■ Given problem
Read the lines that follow and pick out every one containing the word "bodies".

········

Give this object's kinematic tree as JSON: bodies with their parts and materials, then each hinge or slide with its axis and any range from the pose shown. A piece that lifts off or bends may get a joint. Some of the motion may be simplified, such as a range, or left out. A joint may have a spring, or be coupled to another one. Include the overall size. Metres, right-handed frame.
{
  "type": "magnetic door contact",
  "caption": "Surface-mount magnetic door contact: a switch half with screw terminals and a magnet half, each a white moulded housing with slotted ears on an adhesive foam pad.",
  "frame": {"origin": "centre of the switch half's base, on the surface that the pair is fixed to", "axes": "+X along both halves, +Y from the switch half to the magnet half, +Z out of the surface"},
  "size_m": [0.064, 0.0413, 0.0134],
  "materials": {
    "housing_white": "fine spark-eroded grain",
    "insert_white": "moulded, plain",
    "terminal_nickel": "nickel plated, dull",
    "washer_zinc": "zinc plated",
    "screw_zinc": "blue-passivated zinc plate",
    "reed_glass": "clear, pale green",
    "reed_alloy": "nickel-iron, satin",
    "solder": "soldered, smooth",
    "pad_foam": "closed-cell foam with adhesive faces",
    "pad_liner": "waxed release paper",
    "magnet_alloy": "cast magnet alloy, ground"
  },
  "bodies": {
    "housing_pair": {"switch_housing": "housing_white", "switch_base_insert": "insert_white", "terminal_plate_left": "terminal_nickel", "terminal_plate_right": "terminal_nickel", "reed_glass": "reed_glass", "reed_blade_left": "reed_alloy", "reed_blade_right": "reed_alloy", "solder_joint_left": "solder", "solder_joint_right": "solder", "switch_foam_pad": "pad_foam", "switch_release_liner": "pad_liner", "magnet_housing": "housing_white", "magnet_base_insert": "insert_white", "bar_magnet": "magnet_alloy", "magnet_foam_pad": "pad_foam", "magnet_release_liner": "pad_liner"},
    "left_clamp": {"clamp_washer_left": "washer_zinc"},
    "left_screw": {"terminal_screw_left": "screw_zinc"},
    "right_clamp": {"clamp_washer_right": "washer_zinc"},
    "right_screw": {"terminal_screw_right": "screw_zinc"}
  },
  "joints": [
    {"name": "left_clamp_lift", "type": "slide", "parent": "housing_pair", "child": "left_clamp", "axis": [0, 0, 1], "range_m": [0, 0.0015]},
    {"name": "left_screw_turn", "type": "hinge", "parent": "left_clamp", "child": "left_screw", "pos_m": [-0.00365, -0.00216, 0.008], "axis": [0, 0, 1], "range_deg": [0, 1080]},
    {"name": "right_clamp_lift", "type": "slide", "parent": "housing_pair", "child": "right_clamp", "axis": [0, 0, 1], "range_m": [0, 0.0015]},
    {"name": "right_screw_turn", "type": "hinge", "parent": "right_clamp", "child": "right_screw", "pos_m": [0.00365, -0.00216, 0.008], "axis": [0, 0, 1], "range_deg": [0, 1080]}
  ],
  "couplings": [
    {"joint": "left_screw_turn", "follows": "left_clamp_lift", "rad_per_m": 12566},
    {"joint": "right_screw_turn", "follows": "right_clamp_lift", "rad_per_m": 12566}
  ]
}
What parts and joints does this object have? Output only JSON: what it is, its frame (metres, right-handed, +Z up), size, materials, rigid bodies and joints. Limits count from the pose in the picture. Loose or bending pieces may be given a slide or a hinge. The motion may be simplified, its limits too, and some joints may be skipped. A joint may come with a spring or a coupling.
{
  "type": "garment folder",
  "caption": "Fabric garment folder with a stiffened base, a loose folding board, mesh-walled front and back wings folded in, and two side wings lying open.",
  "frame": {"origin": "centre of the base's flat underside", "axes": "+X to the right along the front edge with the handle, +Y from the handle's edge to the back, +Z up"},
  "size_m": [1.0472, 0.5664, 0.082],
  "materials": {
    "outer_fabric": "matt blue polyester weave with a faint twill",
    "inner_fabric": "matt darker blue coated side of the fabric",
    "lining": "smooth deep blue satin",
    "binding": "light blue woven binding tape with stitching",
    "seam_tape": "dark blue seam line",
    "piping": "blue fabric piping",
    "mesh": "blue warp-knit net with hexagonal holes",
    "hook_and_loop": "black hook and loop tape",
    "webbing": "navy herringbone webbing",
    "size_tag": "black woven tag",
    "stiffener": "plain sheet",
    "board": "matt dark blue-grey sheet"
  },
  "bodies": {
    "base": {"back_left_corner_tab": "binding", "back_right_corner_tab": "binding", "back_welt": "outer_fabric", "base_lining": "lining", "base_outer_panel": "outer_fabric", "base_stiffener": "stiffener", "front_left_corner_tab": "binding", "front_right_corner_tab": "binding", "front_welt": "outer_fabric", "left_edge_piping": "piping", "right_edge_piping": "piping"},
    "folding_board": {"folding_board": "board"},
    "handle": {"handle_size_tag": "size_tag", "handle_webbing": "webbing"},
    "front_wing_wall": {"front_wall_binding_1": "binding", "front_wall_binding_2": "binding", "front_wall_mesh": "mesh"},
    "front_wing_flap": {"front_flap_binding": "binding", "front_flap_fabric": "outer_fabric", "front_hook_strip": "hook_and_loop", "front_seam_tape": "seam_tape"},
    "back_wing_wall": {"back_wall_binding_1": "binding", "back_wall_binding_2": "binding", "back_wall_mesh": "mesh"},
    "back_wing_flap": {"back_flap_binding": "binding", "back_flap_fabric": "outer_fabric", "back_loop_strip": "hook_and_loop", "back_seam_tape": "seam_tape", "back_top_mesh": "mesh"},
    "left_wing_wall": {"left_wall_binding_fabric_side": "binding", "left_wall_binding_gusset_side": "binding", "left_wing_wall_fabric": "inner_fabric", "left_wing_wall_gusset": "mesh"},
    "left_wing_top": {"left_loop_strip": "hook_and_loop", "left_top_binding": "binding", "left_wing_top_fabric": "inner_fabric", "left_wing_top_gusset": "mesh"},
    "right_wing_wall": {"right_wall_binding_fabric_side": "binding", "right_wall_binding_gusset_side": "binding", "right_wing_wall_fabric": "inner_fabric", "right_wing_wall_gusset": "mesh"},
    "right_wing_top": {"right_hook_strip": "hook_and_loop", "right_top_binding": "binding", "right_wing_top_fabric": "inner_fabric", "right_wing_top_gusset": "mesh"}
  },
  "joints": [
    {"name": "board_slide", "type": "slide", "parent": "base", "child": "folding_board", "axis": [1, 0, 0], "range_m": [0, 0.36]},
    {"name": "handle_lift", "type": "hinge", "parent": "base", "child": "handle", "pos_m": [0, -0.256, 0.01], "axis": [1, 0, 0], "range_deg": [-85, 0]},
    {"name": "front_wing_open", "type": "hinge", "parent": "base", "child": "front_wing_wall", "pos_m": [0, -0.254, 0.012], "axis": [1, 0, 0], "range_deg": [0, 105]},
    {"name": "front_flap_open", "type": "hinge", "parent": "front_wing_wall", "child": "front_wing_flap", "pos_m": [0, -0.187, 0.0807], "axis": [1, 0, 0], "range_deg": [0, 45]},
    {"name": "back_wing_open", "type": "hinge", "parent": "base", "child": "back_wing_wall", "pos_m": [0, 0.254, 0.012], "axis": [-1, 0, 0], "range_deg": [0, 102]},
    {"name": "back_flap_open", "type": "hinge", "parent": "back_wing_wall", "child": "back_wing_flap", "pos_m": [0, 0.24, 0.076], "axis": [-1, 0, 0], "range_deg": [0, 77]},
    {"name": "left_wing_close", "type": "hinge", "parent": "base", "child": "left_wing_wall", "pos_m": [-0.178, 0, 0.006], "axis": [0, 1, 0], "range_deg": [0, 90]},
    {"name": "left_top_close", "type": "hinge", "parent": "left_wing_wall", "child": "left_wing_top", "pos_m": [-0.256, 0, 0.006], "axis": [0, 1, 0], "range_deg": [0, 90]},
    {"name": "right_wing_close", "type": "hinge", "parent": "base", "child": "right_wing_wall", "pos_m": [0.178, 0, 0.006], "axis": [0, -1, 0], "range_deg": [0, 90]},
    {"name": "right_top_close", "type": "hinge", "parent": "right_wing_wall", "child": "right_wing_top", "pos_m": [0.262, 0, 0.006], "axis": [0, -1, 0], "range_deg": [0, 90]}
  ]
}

········

■ Correct response
Give this object's kinematic tree as JSON: bodies with their parts and materials, then each hinge or slide with its axis and any range from the pose shown. A piece that lifts off or bends may get a joint. Some of the motion may be simplified, such as a range, or left out. A joint may have a spring, or be coupled to another one. Include the overall size. Metres, right-handed frame.
  "bodies": {
What parts and joints does this object have? Output only JSON: what it is, its frame (metres, right-handed, +Z up), size, materials, rigid bodies and joints. Limits count from the pose in the picture. Loose or bending pieces may be given a slide or a hinge. The motion may be simplified, its limits too, and some joints may be skipped. A joint may come with a spring or a coupling.
  "bodies": {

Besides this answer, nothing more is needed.